Our church worships at the altar of the Unholy Trinity. Its gospels are delivered as a trio of dark drabbles, linked so that Three become One. All hail the power of the Three.

 

I.

 

A black powder was falling from the sky. 

Terry stared at the precipitation in confusion; it was too warm for snow, and why would it be dirty this far from civilization? Her gaze turned toward a maple that was dusted with the substance.

The tree was dying before Terry’s eyes. Its leaves had gone brown and fallen. Pustules bubbled up under the bark, splitting it apart. Jumping back in shock, she saw the grove of pines behind her home decaying with the arrival of the terrible substance.

Terry crumpled to her knees, helpless, as the death came to her forest.

 

II.

 

Lucas squinted, trying to make out the approaching figures through the gloom. The boy was sheltered in the burnt remains of a house on what used to be a nice street. He adjusted his oxygen mask, letting out a muted cough. 

The figures drew closer. Raiders, searching for spoils in a land of poisoned earth. Three of them, and armed. They scattered like the vultures they were and picked greedily through the suburban ruins.

When he was sure that they wouldn’t see him, Lucas picked up the backpack he had loaded with supplies and slipped away, disappearing into the wasteland.

 

III.

 

The planet’s surface was littered with bones.
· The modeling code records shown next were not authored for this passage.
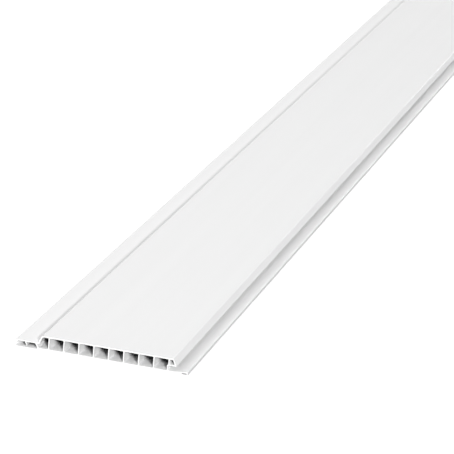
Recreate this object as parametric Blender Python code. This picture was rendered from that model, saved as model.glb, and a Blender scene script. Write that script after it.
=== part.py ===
"""Hollow-core PVC wall panel: one extruded length with a tongue edge and a grooved edge.

The panel lies on its back. X runs across it, from the tongue to the fixing flange, Y runs
along its length and Z runs up to the face that shows on the wall. The origin is on the
back plane, under the middle of the panel.
"""

import math

import bmesh
import bpy
from mathutils import Matrix, Vector

MM = 0.001

# Overall sizes
LENGTH = 2600 * MM
THICKNESS = 10 * MM

# Walls of the extrusion
FACE_WALL = 1.0 * MM
BACK_WALL = 0.9 * MM
WEB_WALL = 0.8 * MM

# Core: upright webs at one pitch, the last of which closes the groove
WEB_PITCH = 10.8 * MM
WEB_COUNT = 9
FIRST_WEB = 7.75 * MM  # chamfer's foot to the middle of the first web

# Steep chamfer along the tongue side of the face
CHAMFER_RUN = 2.4 * MM

# Tongue: a hooked tip, a leaning rib, then a channel that drops over the next panel's flange
TONGUE_REACH = 16.5 * MM  # tip to the chamfer's foot
TONGUE_TOP = 4.5 * MM
TONGUE_WALL = 0.8 * MM
TIP_WALL = 1.2 * MM
TIP_DROP = 2.4 * MM  # tongue's top to the hook's lower edge
TIP_RAKE = 0.3 * MM  # how far the hook leans in over its drop
RIB_PLACE = 7.0 * MM  # tip to the leaning rib, at the tongue's top
RIB_DROP = 3.4 * MM  # tongue's top to the rib's lower edge
RIB_LEAN = 1.2 * MM  # how far the rib leans in over its drop
RIB_WALL = 0.8 * MM
LEG_WALL = 1.0 * MM
LEG_SETBACK = 1.95 * MM  # chamfer's foot back to the leg, at the tongue's top
LEG_LEAN = 2.25 * MM  # how far the leg leans in on its way down to the back plane

# Groove: an overhanging hollow bead above a flat fixing flange
JOINT_CLEARANCE = 0.1 * MM  # between the tongue's top and the bead above it
GROOVE_STEP = 0.8 * MM  # how far the groove's web steps in below the bead
BEAD_WALL = 0.8 * MM
BEAD_FACE = 3.1 * MM  # groove's web to the bead's top edge
BEAD_REACH = 5.6 * MM  # groove's web to the bead's tip
FLANGE_REACH = 13.8 * MM  # groove's web to the flange's outer edge
FLANGE_WALL = 1.0 * MM

# Raised outer edge of the flange, with a channel below it that keeps its wall even
FLANGE_EDGE_WIDTH = 5.2 * MM
FLANGE_EDGE_HEIGHT = 2.0 * MM
FLANGE_CHANNEL_SIDE = 0.9 * MM  # wall on each side of the channel
FLANGE_CHANNEL_HEIGHT = 1.0 * MM

# Rounds that the die leaves
CHAMFER_ROUND = 2.0 * MM  # face into the chamfer
SHOULDER_ROUND = 0.9 * MM  # face into the bead's slope
TIP_ROUND = 1.5 * MM  # lead-in over the tongue's tip
HOOK_ROUND = 0.8 * MM  # inside of the hooked tip
EDGE_ROUND = 0.35 * MM
NOOK_ROUND = 0.3 * MM
CELL_ROUND = 0.5 * MM
ARC_STEPS = 4
ROUND_SHARE = 0.48  # most of a side that the round at one of its ends may take

# Rigid white PVC with a satin skin
PVC_COLOUR = (0.84, 0.84, 0.83, 1)
PVC_ROUGHNESS = 0.35

WELD_DISTANCE = 0.002 * MM
SMOOTH_ANGLE = math.radians(30)

# Places across the section, measured from the tongue's tip
CHAMFER_FOOT = TONGUE_REACH
FACE_START = CHAMFER_FOOT + CHAMFER_RUN
GROOVE_WEB = CHAMFER_FOOT + FIRST_WEB + (WEB_COUNT - 1) * WEB_PITCH
GROOVE_FACE = GROOVE_WEB + WEB_WALL / 2 - GROOVE_STEP
BEAD_TOP = GROOVE_WEB + BEAD_FACE
BEAD_TIP = GROOVE_WEB + BEAD_REACH
FLANGE_END = GROOVE_WEB + FLANGE_REACH
FLANGE_EDGE_START = FLANGE_END - FLANGE_EDGE_WIDTH
FLANGE_CHANNEL_START = FLANGE_EDGE_START + FLANGE_CHANNEL_SIDE
FLANGE_CHANNEL_END = FLANGE_END - FLANGE_CHANNEL_SIDE

# Heights in the section, measured from the back plane
TONGUE_CEILING = TONGUE_TOP - TONGUE_WALL
TIP_BOTTOM = TONGUE_TOP - TIP_DROP
RIB_BOTTOM = TONGUE_TOP - RIB_DROP
CORE_FLOOR = BACK_WALL
CORE_CEILING = THICKNESS - FACE_WALL
BEAD_UNDERSIDE = TONGUE_TOP + JOINT_CLEARANCE


def web_place(index):
    """Middle of an upright web, counted from the tongue side."""
    return CHAMFER_FOOT + FIRST_WEB + index * WEB_PITCH


def level_width(run, rise, wall):
    """Width that a leaning wall of this thickness covers, measured level."""
    return wall * math.hypot(run, rise) / rise


def tip_side(height, depth):
    """One side of the tongue's hooked tip, this deep into its wall from the outside."""
    return depth + TIP_RAKE * (TONGUE_TOP - height) / TIP_DROP


def rib_side(height, side):
    """One side, -1 or 1, of the leaning rib under the tongue."""
    middle = RIB_PLACE + RIB_LEAN * (TONGUE_TOP - height) / RIB_DROP
    return middle + side * level_width(RIB_LEAN, RIB_DROP, RIB_WALL) / 2


def leg_side(height, side):
    """One side, -1 or 1, of the leaning leg that carries the tongue to the back plane."""
    middle = CHAMFER_FOOT - LEG_SETBACK + LEG_LEAN * (TONGUE_TOP - height) / TONGUE_TOP
    return middle + side * level_width(LEG_LEAN, TONGUE_TOP, LEG_WALL) / 2


def chamfer_inside(height):
    """Inside of the chamfer's wall."""
    rise = THICKNESS - TONGUE_TOP
    outside = CHAMFER_FOOT + CHAMFER_RUN * (height - TONGUE_TOP) / rise
    return outside + level_width(CHAMFER_RUN, rise, FACE_WALL)


def bead_inside(height):
    """Inside of the bead's sloping outer wall."""
    run = BEAD_TIP - BEAD_TOP
    rise = THICKNESS - BEAD_UNDERSIDE
    outside = BEAD_TIP - run * (height - BEAD_UNDERSIDE) / rise
    return outside - level_width(run, rise, BEAD_WALL)


def outer_corners():
    """Corners of the section's outside, with their rounds, from the tongue's tip."""
    return [
        (tip_side(TONGUE_TOP, 0), TONGUE_TOP, TIP_ROUND),
        (tip_side(TIP_BOTTOM, 0), TIP_BOTTOM, EDGE_ROUND),
        (tip_side(TIP_BOTTOM, TIP_WALL), TIP_BOTTOM, EDGE_ROUND),
        (tip_side(TONGUE_CEILING, TIP_WALL), TONGUE_CEILING, HOOK_ROUND),
        (rib_side(TONGUE_CEILING, -1), TONGUE_CEILING, NOOK_ROUND),
        (rib_side(RIB_BOTTOM, -1), RIB_BOTTOM, EDGE_ROUND),
        (rib_side(RIB_BOTTOM, 1), RIB_BOTTOM, EDGE_ROUND),
        (rib_side(TONGUE_CEILING, 1), TONGUE_CEILING, NOOK_ROUND),
        (leg_side(TONGUE_CEILING, -1), TONGUE_CEILING, NOOK_ROUND),
        (leg_side(0, -1), 0, EDGE_ROUND),
        (FLANGE_CHANNEL_START, 0, NOOK_ROUND),
        (FLANGE_CHANNEL_START, FLANGE_CHANNEL_HEIGHT, NOOK_ROUND),
        (FLANGE_CHANNEL_END, FLANGE_CHANNEL_HEIGHT, NOOK_ROUND),
        (FLANGE_CHANNEL_END, 0, NOOK_ROUND),
        (FLANGE_END, 0, EDGE_ROUND),
        (FLANGE_END, FLANGE_EDGE_HEIGHT, EDGE_ROUND),
        (FLANGE_EDGE_START, FLANGE_EDGE_HEIGHT, EDGE_ROUND),
        (FLANGE_EDGE_START, FLANGE_WALL, NOOK_ROUND),
        (GROOVE_FACE, FLANGE_WALL, NOOK_ROUND),
        (GROOVE_FACE, BEAD_UNDERSIDE, NOOK_ROUND),
        (BEAD_TIP, BEAD_UNDERSIDE, EDGE_ROUND),
        (BEAD_TOP, THICKNESS, SHOULDER_ROUND),
        (FACE_START, THICKNESS, CHAMFER_ROUND),
        (CHAMFER_FOOT, TONGUE_TOP, NOOK_ROUND),
    ]


def rounded_cell(points):
    """A cell's corners, all with the same round."""
    return [(x, z, CELL_ROUND) for x, z in points]


def chamfer_cell():
    """First cell of the core, between the leg, the chamfer and the first web."""
    half = WEB_WALL / 2
    shoulder = max(CHAMFER_ROUND - FACE_WALL, CELL_ROUND)
    return [
        (leg_side(CORE_FLOOR, 1), CORE_FLOOR, CELL_ROUND),
        (web_place(0) - half, CORE_FLOOR, CELL_ROUND),
        (web_place(0) - half, CORE_CEILING, CELL_ROUND),
        (chamfer_inside(CORE_CEILING), CORE_CEILING, shoulder),
        (chamfer_inside(TONGUE_CEILING), TONGUE_CEILING, CELL_ROUND),
        (leg_side(TONGUE_CEILING, 1), TONGUE_CEILING, CELL_ROUND),
    ]


def core_cells():
    """Plain cells between neighbouring webs, up to the one beside the groove."""
    half = WEB_WALL / 2
    cells = []
    for index in range(WEB_COUNT - 2):
        left = web_place(index) + half
        right = web_place(index + 1) - half
        cells.append(rounded_cell([
            (left, CORE_FLOOR),
            (right, CORE_FLOOR),
            (right, CORE_CEILING),
            (left, CORE_CEILING),
        ]))
    return cells


def groove_cell():
    """Last cell of the core, whose outer web steps in below the bead."""
    half = WEB_WALL / 2
    left = web_place(WEB_COUNT - 2) + half
    return rounded_cell([
        (left, CORE_FLOOR),
        (GROOVE_FACE - WEB_WALL, CORE_FLOOR),
        (GROOVE_FACE - WEB_WALL, BEAD_UNDERSIDE),
        (GROOVE_WEB - half, BEAD_UNDERSIDE + GROOVE_STEP),
        (GROOVE_WEB - half, CORE_CEILING),
        (left, CORE_CEILING),
    ])


def bead_cell():
    """Closed cell inside the bead that overhangs the groove."""
    left = GROOVE_WEB + WEB_WALL / 2
    floor = BEAD_UNDERSIDE + BEAD_WALL
    return rounded_cell([
        (left, floor),
        (bead_inside(floor), floor),
        (bead_inside(CORE_CEILING), CORE_CEILING),
        (left, CORE_CEILING),
    ])


def rounded_path(corners):
    """Points along a closed path whose corners are arcs, each limited by its two sides."""
    path = []
    count = len(corners)
    for index in range(count):
        x, z, radius = corners[index]
        corner = Vector((x, z))
        before = Vector(corners[index - 1][:2]) - corner
        after = Vector(corners[(index + 1) % count][:2]) - corner
        half_angle = before.angle(after) / 2
        room = ROUND_SHARE * min(before.length, after.length)
        tangent = min(radius / math.tan(half_angle), room)
        radius = tangent * math.tan(half_angle)
        middle = (before.normalized() + after.normalized()).normalized()
        centre = corner + middle * radius / math.sin(half_angle)
        start = corner + before.normalized() * tangent - centre
        end = corner + after.normalized() * tangent - centre
        sweep = math.atan2(start.cross(end), start.dot(end))
        for step in range(ARC_STEPS + 1):
            turn = Matrix.Rotation(sweep * step / ARC_STEPS, 2)
            path.append(centre + turn @ start)
    return path


def add_loop(curve, path, middle):
    """Add one closed loop of the section to the curve, measured from the section's middle."""
    spline = curve.splines.new("POLY")
    spline.points.add(len(path) - 1)
    for point, place in zip(spline.points, path):
        point.co = (place.x - middle, place.y, 0, 1)
    spline.use_cyclic_u = True


def section_curve():
    """The whole section as a filled flat curve, extruded to the panel's length."""
    curve = bpy.data.curves.new("panel_section", "CURVE")
    curve.dimensions = "2D"
    curve.fill_mode = "BOTH"
    curve.extrude = LENGTH / 2
    outside = rounded_path(outer_corners())
    left = min(place.x for place in outside)
    middle = (left + FLANGE_END) / 2
    add_loop(curve, outside, middle)
    for cell in (chamfer_cell(), *core_cells(), groove_cell(), bead_cell()):
        add_loop(curve, rounded_path(cell), middle)
    return curve


def white_pvc():
    """Rigid white PVC with the satin skin of an extrusion."""
    material = bpy.data.materials.new("white_pvc")
    material.use_nodes = True
    shader = material.node_tree.nodes["Principled BSDF"]
    shader.inputs["Base Color"].default_value = PVC_COLOUR
    shader.inputs["Roughness"].default_value = PVC_ROUGHNESS
    shader.inputs["Metallic"].default_value = 0
    return material


def make_panel(collection):
    """Turn the extruded curve up onto its back and make it one closed mesh."""
    guide = bpy.data.objects.new("panel_guide", section_curve())
    guide.matrix_world = Matrix.Rotation(math.pi / 2, 4, "X")
    collection.objects.link(guide)
    graph = bpy.context.evaluated_depsgraph_get()
    mesh = bpy.data.meshes.new_from_object(guide.evaluated_get(graph))
    mesh.name = "panel"

    body = bmesh.new()
    body.from_mesh(mesh)
    bmesh.ops.remove_doubles(body, verts=body.verts, dist=WELD_DISTANCE)
    bmesh.ops.recalc_face_normals(body, faces=body.faces)
    body.to_mesh(mesh)
    body.free()
    mesh.materials.clear()
    mesh.materials.append(white_pvc())
    mesh.shade_smooth()
    mesh.set_sharp_from_angle(angle=SMOOTH_ANGLE)

    panel = bpy.data.objects.new("panel", mesh)
    panel.matrix_world = guide.matrix_world
    collection.objects.link(panel)
    bpy.data.objects.remove(guide)
    return panel


def main():
    for item in list(bpy.data.objects):
        bpy.data.objects.remove(item)
    collection = bpy.data.collections.new("pvc_wall_panel")
    bpy.context.scene.collection.children.link(collection)
    make_panel(collection)


main()
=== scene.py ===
"""Looks and studio stage for a white hollow-core PVC wall panel.

The file is laid out as a Blender add-on and is run as a script. Lengths are in metres, in
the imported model's own frame: X across the panel, Y along it, Z up out of its face.
"""
import math

import bmesh
import bpy
from bpy.props import FloatProperty, FloatVectorProperty, IntProperty, PointerProperty
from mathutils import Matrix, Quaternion, Vector


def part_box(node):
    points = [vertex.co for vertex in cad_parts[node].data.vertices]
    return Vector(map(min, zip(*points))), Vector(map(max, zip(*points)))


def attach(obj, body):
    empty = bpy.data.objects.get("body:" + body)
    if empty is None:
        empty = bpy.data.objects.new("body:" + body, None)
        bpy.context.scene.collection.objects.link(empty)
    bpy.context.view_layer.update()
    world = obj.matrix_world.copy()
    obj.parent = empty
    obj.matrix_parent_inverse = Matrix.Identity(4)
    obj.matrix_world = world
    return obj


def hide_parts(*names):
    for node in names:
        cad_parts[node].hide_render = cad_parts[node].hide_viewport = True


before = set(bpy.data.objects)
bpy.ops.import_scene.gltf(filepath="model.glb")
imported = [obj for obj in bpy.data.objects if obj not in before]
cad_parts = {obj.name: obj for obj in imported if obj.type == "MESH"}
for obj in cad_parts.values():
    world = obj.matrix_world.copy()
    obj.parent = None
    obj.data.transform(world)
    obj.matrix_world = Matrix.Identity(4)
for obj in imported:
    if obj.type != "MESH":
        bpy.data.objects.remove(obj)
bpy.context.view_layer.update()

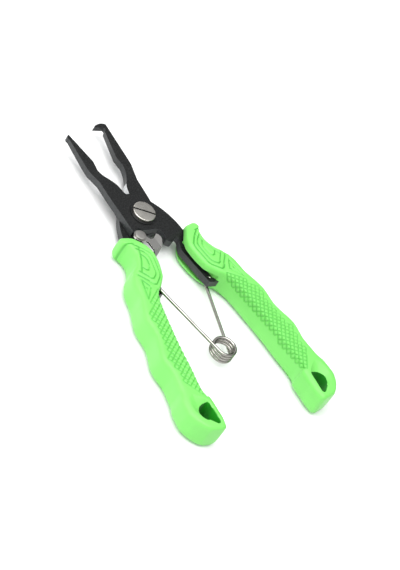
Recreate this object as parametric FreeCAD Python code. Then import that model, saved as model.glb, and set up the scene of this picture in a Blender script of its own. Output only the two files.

Twisted, mutilated skeletons of trees stood among them, massive grave markers for the species lost. The biologists had seen the sight before on several worlds already.

The taller of the two scanned the soil with several instruments held in his many sets of arms. “Xymethian fungus, without a doubt,” he confirmed, waving his antennae wildly.

The second biologist opened communications with their ship. “Confirmed, the Plague has eradicated this world.”

They sadly entered the shuttle airlock. As the anti-fungal gas surrounded them, they prayed that next time, they would not be too late.

 

Michael Adamas

Michael Adamas was born in a barn and raised in a house. He spends long afternoons in the woods and creates art in his free time. He lives in Ohio.